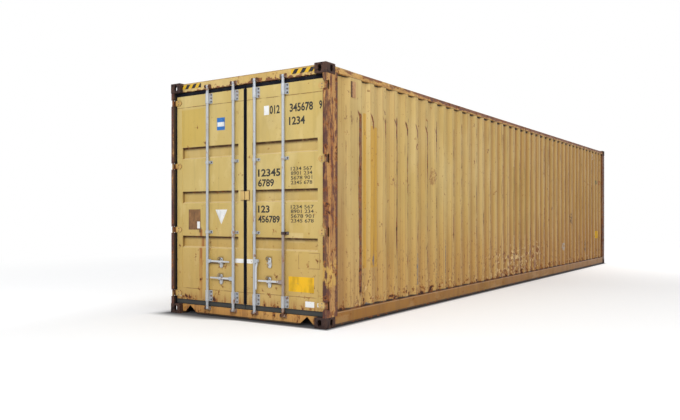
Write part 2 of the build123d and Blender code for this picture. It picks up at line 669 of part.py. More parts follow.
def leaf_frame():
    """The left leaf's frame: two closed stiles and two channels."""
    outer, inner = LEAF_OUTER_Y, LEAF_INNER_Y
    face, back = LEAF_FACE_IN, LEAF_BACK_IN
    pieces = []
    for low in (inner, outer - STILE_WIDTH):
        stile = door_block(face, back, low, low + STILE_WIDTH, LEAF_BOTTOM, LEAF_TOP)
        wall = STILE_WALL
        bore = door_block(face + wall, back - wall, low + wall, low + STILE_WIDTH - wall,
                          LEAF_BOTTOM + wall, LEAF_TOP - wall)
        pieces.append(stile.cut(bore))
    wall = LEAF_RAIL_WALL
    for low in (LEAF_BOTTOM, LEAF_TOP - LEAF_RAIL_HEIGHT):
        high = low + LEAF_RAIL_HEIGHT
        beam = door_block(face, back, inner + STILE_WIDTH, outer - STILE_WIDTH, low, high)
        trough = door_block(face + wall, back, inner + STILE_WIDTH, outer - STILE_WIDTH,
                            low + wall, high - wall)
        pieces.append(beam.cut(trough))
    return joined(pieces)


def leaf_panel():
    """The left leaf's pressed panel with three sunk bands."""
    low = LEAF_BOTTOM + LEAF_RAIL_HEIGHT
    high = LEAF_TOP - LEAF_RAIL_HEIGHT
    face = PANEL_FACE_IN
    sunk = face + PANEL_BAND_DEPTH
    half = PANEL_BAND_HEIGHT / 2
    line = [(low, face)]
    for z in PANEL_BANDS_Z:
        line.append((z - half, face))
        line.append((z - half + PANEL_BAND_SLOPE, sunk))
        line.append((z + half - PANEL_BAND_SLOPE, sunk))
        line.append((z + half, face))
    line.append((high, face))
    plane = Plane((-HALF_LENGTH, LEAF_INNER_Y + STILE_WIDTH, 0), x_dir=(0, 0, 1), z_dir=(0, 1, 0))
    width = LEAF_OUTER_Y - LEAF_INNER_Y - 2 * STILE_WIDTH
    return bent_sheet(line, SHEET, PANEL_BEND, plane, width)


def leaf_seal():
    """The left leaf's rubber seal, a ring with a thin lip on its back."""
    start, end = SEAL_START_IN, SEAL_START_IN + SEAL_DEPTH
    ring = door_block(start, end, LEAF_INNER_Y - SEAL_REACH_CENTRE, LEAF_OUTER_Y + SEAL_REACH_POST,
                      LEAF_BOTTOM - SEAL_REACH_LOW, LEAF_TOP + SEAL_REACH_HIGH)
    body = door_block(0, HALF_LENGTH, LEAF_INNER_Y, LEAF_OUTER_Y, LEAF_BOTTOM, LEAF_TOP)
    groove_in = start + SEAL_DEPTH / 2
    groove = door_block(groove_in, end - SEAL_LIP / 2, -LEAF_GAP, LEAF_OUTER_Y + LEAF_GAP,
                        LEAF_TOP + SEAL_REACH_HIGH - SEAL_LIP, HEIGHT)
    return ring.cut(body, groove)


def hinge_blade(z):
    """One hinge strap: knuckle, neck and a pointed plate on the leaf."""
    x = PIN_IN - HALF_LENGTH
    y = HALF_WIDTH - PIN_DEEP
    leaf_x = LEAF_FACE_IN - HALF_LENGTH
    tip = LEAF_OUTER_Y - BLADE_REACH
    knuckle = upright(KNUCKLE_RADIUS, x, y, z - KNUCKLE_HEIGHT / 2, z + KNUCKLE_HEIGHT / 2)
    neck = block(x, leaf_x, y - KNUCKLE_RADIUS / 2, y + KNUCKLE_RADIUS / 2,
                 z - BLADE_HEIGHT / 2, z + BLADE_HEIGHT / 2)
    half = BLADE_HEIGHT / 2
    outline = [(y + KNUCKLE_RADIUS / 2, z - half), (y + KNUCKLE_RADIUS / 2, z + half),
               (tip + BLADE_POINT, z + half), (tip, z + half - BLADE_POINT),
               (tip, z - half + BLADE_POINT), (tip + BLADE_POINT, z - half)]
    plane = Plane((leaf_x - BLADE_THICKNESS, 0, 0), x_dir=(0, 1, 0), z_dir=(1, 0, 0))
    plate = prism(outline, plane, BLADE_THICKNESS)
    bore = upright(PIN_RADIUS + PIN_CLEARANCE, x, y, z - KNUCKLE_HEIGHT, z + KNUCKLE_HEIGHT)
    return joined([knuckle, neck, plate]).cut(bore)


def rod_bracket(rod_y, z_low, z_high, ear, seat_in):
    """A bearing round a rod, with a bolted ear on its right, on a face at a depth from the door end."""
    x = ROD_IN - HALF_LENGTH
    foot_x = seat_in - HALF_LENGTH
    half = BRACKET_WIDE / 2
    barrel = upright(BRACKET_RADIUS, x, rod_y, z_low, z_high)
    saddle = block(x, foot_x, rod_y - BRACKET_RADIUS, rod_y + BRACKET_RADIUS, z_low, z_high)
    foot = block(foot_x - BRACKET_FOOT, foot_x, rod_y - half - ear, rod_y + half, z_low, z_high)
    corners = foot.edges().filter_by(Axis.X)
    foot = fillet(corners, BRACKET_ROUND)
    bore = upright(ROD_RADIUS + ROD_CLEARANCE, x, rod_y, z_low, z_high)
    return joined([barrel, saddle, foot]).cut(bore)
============
Work to be completed
Output all of the material exactly as written.

Exercise answer
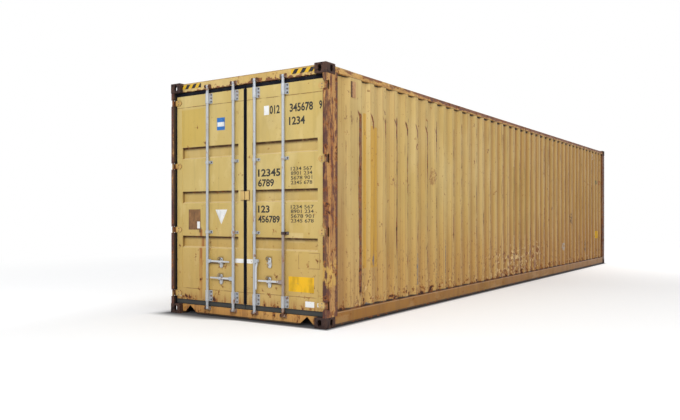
Write part 2 of the build123d and Blender code for this picture. It picks up at line 669 of part.py. More parts follow.
def leaf_frame():
    """The left leaf's frame: two closed stiles and two channels."""
    outer, inner = LEAF_OUTER_Y, LEAF_INNER_Y
    face, back = LEAF_FACE_IN, LEAF_BACK_IN
    pieces = []
    for low in (inner, outer - STILE_WIDTH):
        stile = door_block(face, back, low, low + STILE_WIDTH, LEAF_BOTTOM, LEAF_TOP)
        wall = STILE_WALL
        bore = door_block(face + wall, back - wall, low + wall, low + STILE_WIDTH - wall,
                          LEAF_BOTTOM + wall, LEAF_TOP - wall)
        pieces.append(stile.cut(bore))
    wall = LEAF_RAIL_WALL
    for low in (LEAF_BOTTOM, LEAF_TOP - LEAF_RAIL_HEIGHT):
        high = low + LEAF_RAIL_HEIGHT
        beam = door_block(face, back, inner + STILE_WIDTH, outer - STILE_WIDTH, low, high)
        trough = door_block(face + wall, back, inner + STILE_WIDTH, outer - STILE_WIDTH,
                            low + wall, high - wall)
        pieces.append(beam.cut(trough))
    return joined(pieces)


def leaf_panel():
    """The left leaf's pressed panel with three sunk bands."""
    low = LEAF_BOTTOM + LEAF_RAIL_HEIGHT
    high = LEAF_TOP - LEAF_RAIL_HEIGHT
    face = PANEL_FACE_IN
    sunk = face + PANEL_BAND_DEPTH
    half = PANEL_BAND_HEIGHT / 2
    line = [(low, face)]
    for z in PANEL_BANDS_Z:
        line.append((z - half, face))
        line.append((z - half + PANEL_BAND_SLOPE, sunk))
        line.append((z + half - PANEL_BAND_SLOPE, sunk))
        line.append((z + half, face))
    line.append((high, face))
    plane = Plane((-HALF_LENGTH, LEAF_INNER_Y + STILE_WIDTH, 0), x_dir=(0, 0, 1), z_dir=(0, 1, 0))
    width = LEAF_OUTER_Y - LEAF_INNER_Y - 2 * STILE_WIDTH
    return bent_sheet(line, SHEET, PANEL_BEND, plane, width)


def leaf_seal():
    """The left leaf's rubber seal, a ring with a thin lip on its back."""
    start, end = SEAL_START_IN, SEAL_START_IN + SEAL_DEPTH
    ring = door_block(start, end, LEAF_INNER_Y - SEAL_REACH_CENTRE, LEAF_OUTER_Y + SEAL_REACH_POST,
                      LEAF_BOTTOM - SEAL_REACH_LOW, LEAF_TOP + SEAL_REACH_HIGH)
    body = door_block(0, HALF_LENGTH, LEAF_INNER_Y, LEAF_OUTER_Y, LEAF_BOTTOM, LEAF_TOP)
    groove_in = start + SEAL_DEPTH / 2
    groove = door_block(groove_in, end - SEAL_LIP / 2, -LEAF_GAP, LEAF_OUTER_Y + LEAF_GAP,
                        LEAF_TOP + SEAL_REACH_HIGH - SEAL_LIP, HEIGHT)
    return ring.cut(body, groove)


def hinge_blade(z):
    """One hinge strap: knuckle, neck and a pointed plate on the leaf."""
    x = PIN_IN - HALF_LENGTH
    y = HALF_WIDTH - PIN_DEEP
    leaf_x = LEAF_FACE_IN - HALF_LENGTH
    tip = LEAF_OUTER_Y - BLADE_REACH
    knuckle = upright(KNUCKLE_RADIUS, x, y, z - KNUCKLE_HEIGHT / 2, z + KNUCKLE_HEIGHT / 2)
    neck = block(x, leaf_x, y - KNUCKLE_RADIUS / 2, y + KNUCKLE_RADIUS / 2,
                 z - BLADE_HEIGHT / 2, z + BLADE_HEIGHT / 2)
    half = BLADE_HEIGHT / 2
    outline = [(y + KNUCKLE_RADIUS / 2, z - half), (y + KNUCKLE_RADIUS / 2, z + half),
               (tip + BLADE_POINT, z + half), (tip, z + half - BLADE_POINT),
               (tip, z - half + BLADE_POINT), (tip + BLADE_POINT, z - half)]
    plane = Plane((leaf_x - BLADE_THICKNESS, 0, 0), x_dir=(0, 1, 0), z_dir=(1, 0, 0))
    plate = prism(outline, plane, BLADE_THICKNESS)
    bore = upright(PIN_RADIUS + PIN_CLEARANCE, x, y, z - KNUCKLE_HEIGHT, z + KNUCKLE_HEIGHT)
    return joined([knuckle, neck, plate]).cut(bore)


def rod_bracket(rod_y, z_low, z_high, ear, seat_in):
    """A bearing round a rod, with a bolted ear on its right, on a face at a depth from the door end."""
    x = ROD_IN - HALF_LENGTH
    foot_x = seat_in - HALF_LENGTH
    half = BRACKET_WIDE / 2
    barrel = upright(BRACKET_RADIUS, x, rod_y, z_low, z_high)
    saddle = block(x, foot_x, rod_y - BRACKET_RADIUS, rod_y + BRACKET_RADIUS, z_low, z_high)
    foot = block(foot_x - BRACKET_FOOT, foot_x, rod_y - half - ear, rod_y + half, z_low, z_high)
    corners = foot.edges().filter_by(Axis.X)
    foot = fillet(corners, BRACKET_ROUND)
    bore = upright(ROD_RADIUS + ROD_CLEARANCE, x, rod_y, z_low, z_high)
    return joined([barrel, saddle, foot]).cut(bore)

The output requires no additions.